In the area of interactive historical texts, Rachel Ponce’s Dr. protagonist in Surviving History: The Fever , Julian Hinegardner’s Purchasing the American Dream: Buying a Home in 1960 Chicago, and my nameless Roman aristocrat in Path of Honors (Game & Epoisen articles) are Every Person agent based games.
Specific Agent games are far less frequent in a form that is clearly distinct from Experimenting Deity approaches. Really the best examples of Specific Agent games are the growing number of historical Twines I have posted from my students on Gaming the Past and Neville Morley’s Twine experiment, Might and Right: The Athenian Version. In these games the player agent did exist and operated in the historical role and circumstances shown in the game. Perhaps the best examples outside of Twine are the historical figures in the Crusader Kings and, to a lesser extent, Europa Universalis series. Where possible, Paradox designers created agents that did exist historically and in the historical role portrayed. So, William the Conqueror existed and was king of England in the late 11th century: Eleanor of Aquitaine, Queen Elizabeth, Sultan Mehmet, etc. Or maybe, the player-officer in a wargame like Take Command Gettysburg, where the agent is reasonably constrained by limits on sight, knowledge, communications etc. as the historical counterpart was.

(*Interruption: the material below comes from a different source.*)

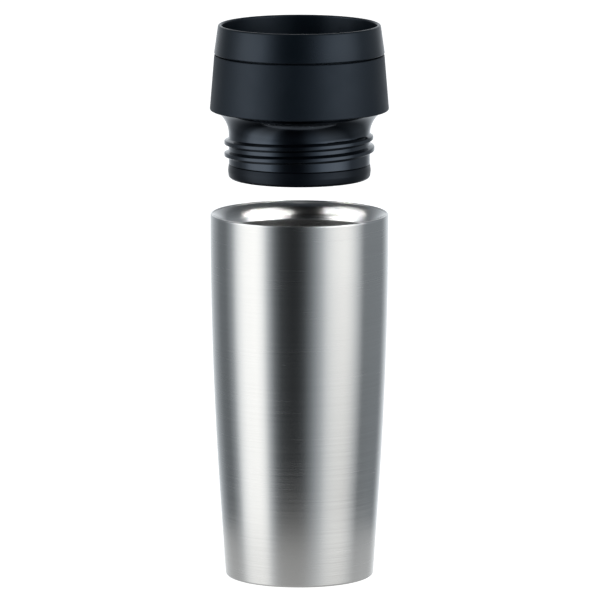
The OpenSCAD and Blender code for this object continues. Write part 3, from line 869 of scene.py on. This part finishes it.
def button_cap(q):
    """The press button: a dished top inside a raised rim, a skirt, and a boss on the stem."""
    r, top, skirt = q.button_r, q.button_top, q.button_top - 14
    under, bore = top - 2.2, q.stem_r + 0.05
    dish_r, dish_low, dish_half = 480.3, top - 0.5, 2.1
    path = outline(
        line((0, under), (bore, under), (bore, q.boss_low), (q.boss_r, q.boss_low, 0.2),
             (q.boss_r, under, 0.3), (r - 1.8, under, 0.4), (r - 1.8, skirt, 0.2), (r - 0.4, skirt, 0.2),
             (r, top, 1.3), (r - 3.6, top, 0.8), (r - 5.8, top - 0.5, 1.5)),
        arc(0, dish_low + dish_r, dish_r, -90 + dish_half, -90, 8), closed=False)
    path[np.abs(path[:, 0]) < 1e-3, 0] = 0
    return turned("ButtonCap", path, 256, lift=LID)


def valve_stem(q):
    """The stem: chamfered lower end, running part, spring collar and upper spigot."""
    r, stop_r = q.stem_r, q.boss_r - 0.6
    top = q.button_top - 2.2
    path = outline(
        line((0, q.stem_low), (r - 0.5, q.stem_low), (r, q.stem_low + 0.5), (r, q.stop_low, 0.2),
             (stop_r, q.stop_low, 0.25), (stop_r, q.stop_low + 1.8, 0.25), (r, q.stop_low + 1.8, 0.2),
             (r, top - 0.3), (r - 0.3, top), (0, top)), closed=False)
    return turned("ValveStem", path, 96, lift=LID)


def valve_disc(q):
    """The valve disc: a plate with a coned hub on its upper face and a stiffening step under it."""
    r, z, hub, boss = q.disc_r, q.disc_low, q.stem_r, VALVE_LEDGE - 0.4
    path = outline(
        line((hub + 0.05, z), (r - 6, z, 0.5), (r - 5, z + 0.4, 0.5), (r - 2.4, z + 0.4, 0.4),
             (r - 2, z, 0.3), (r, z), (r, z + q.disc_t), (hub + 5, z + q.disc_t, 0.8), (hub + 3, boss, 0.5),
             (hub + 0.05, boss)))
    return turned("ValveDisc", path, 256, lift=LID)


def valve_seal(q):
    """The valve seal: a silicone ring snapped round the disc, with a thin lip that closes on the ledge."""
    r, z, s = q.disc_r, q.disc_low, q.seal_r
    head, lip = z + q.disc_t, VALVE_LEDGE - 0.3
    path = outline(line(
        (r - 2, z - 0.9, 0.3), (s - 0.8, z - 0.9, 0.5), (s, z, 0.4), (s, head, 0.5), (s - 0.6, lip, 0.15),
        (r + 0.8, lip, 0.15), (r + 0.3, head + 0.9, 0.3), (r - 2, head + 0.9, 0.3), (r - 2, head + 0.05),
        (r + 0.05, head + 0.05), (r + 0.05, z - 0.05), (r - 2, z - 0.05)))
    return turned("ValveSeal", path, 256, lift=LID)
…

I suspect their lack of frequency is a result of the constraints designers probably feel these figures place on the design (we can’t have Queen Elizabeth do that, because that is not what she did). This can be understood as counterfactual tension, and counterfactual tension is arguably greater in a Specific Agent game than in an Every Person game, and even moreso than in an Unhistorical Agent game. This is the reason, conversely, why I have my students design Specific Agent twines: I want them to grapple with what a historical figure did and what they plausibly might have done: the counterfactuals can spiral out of control quickly, however, and I encourage my students not to pursue their counterfactuals too far in time and space and keep them focused on the main character.
Finally, there is the Experimenting Deity approach, where the player agent is a powerful rule giver/maker outside the world. They make decisions of a frequency, scope, and variety that are super-human. So, when a player selects Gandhi in civilization or Queen Isabella, their role in the game is not, for practical purposes, that historical figure within historical constraints, but the guiding intelligence for India or Spain. Their agent lives for millennia and has the powers of at least a minor god. To my knowledge, there is not example of an interactive historical text that does this, though there certainly could be. Max Kreminski’s Epitaph points to what one could look like. Going back to Adam’s simulation approaches, Experimenting Deity is most commonly the approach used by conceptual simulations, in which the rules and systems make an argument about how the past functioned.
There are different ways one could categorize and probably categories I have not thought of, but I think this is a helpful start. I will explore the significance of these choices of agents and how those choices affect gameplay in a future installment, but I wanted to get this in writing so interested readers can play around with it and test it out. I’d love to hear constructive criticism.